In the cartoon, copyright is something very difficult to understand, but always malevolent. Apparently, distributing videos you've taken on your iPhone containing a musical performance you've taped without permission is "infringement". Who thought that up? What a drag!

Russell the squirrel looks mystified, then frightened, when this is explained to him.

Fair use boilerplate legalese is then read out high speed to comical music, which helps demonstrates the complexity and absurdity of this provision of copyright law. Russell the squirrel is advised to seek the advice of an attorney.

Russell the squirrel looks even more alarmed.

Apparently, copyright exists because copyright holders want "to control their content" (Rather than say, distribute it widely in return for money, so creative people can pay the rent). But sometimes copyright holders make mistakes, and you can send a counter-notification to a copyright holder disputing their claims, says Google.

Russell the squirrel

Russell the squirrel looks delighted at this, and says "Yar-har-har!".

Russell then juggles piranhas and is shot out of a cannon – don't do this at home, squirrels! – as we're told that "by singing an original song you're creating your own content.
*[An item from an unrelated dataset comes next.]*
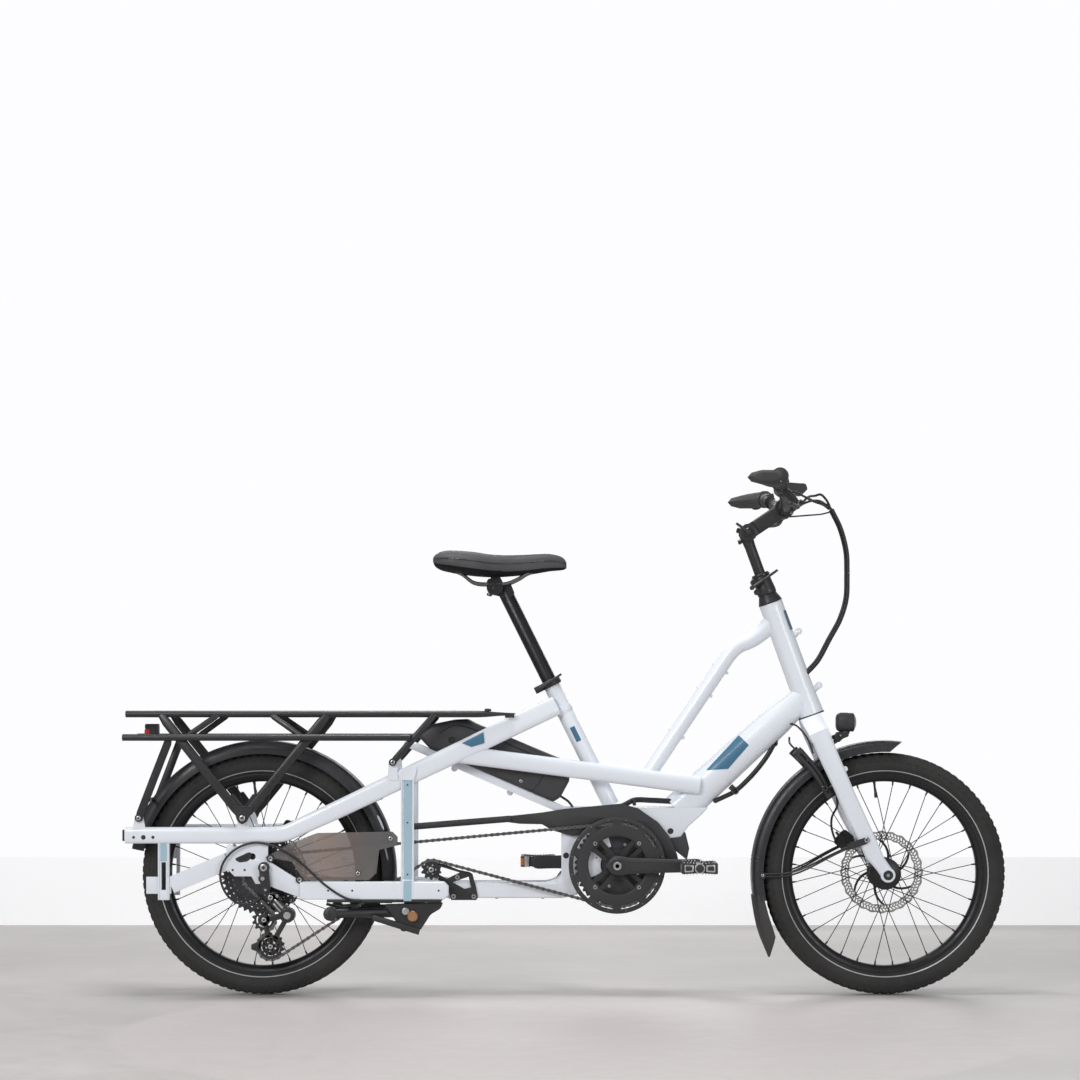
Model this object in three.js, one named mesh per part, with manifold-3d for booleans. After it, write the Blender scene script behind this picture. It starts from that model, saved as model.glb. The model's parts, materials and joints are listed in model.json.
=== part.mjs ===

You're the owner of your own copyright and you have the right to post it to YT. Original content is what makes YT interesting."

Original content is what makes anything interesting, of course, but the value to Google plainly lies in the professional, quality stuff that's been uploaded up to its YouTube aggregation site illegally. Large internet companies desperately need lots of squirrels to continue to do this, far more than they need Russell the juggling squirrel to be educated.

With a long-term goal of reducing the value of copyright content to zero, large internet companies such as Google, BT and Amazon can accrue the value of the material in their networks, evading the cost of paying the creators, or performing the transparent accounting that usually goes with the responsibility. (Google is a master of the black box).

That's why so much more space is devoted at these new "educational pages" about "chilling effects", or explaining politically correct but useless Creative Commons licences, than there is to understanding the value of creativity. The goal is not to create better-educated squirrels, but propagandists for Google. Even when Google claims to be respecting the law, it can't help scoffing at it, and winking while it does so. ®

Bootnote

Russell the Squirrel is encouraged to create some user-generated content because, says Google, he'll help create a buzz on YouTube. But how useful is this, really?

Take the phenomenon of "rickrolling" - one of the very few internet crazes that was so popular, it became a craze in real life too. The song that inspired it, Never Going To Give You Up has notched up 47 million views on YouTube. Yet when one of the songwriters received his cheque from Google, it was for the princely sum of just £12. "Buzz" is the only currency that matters on Google's plantation.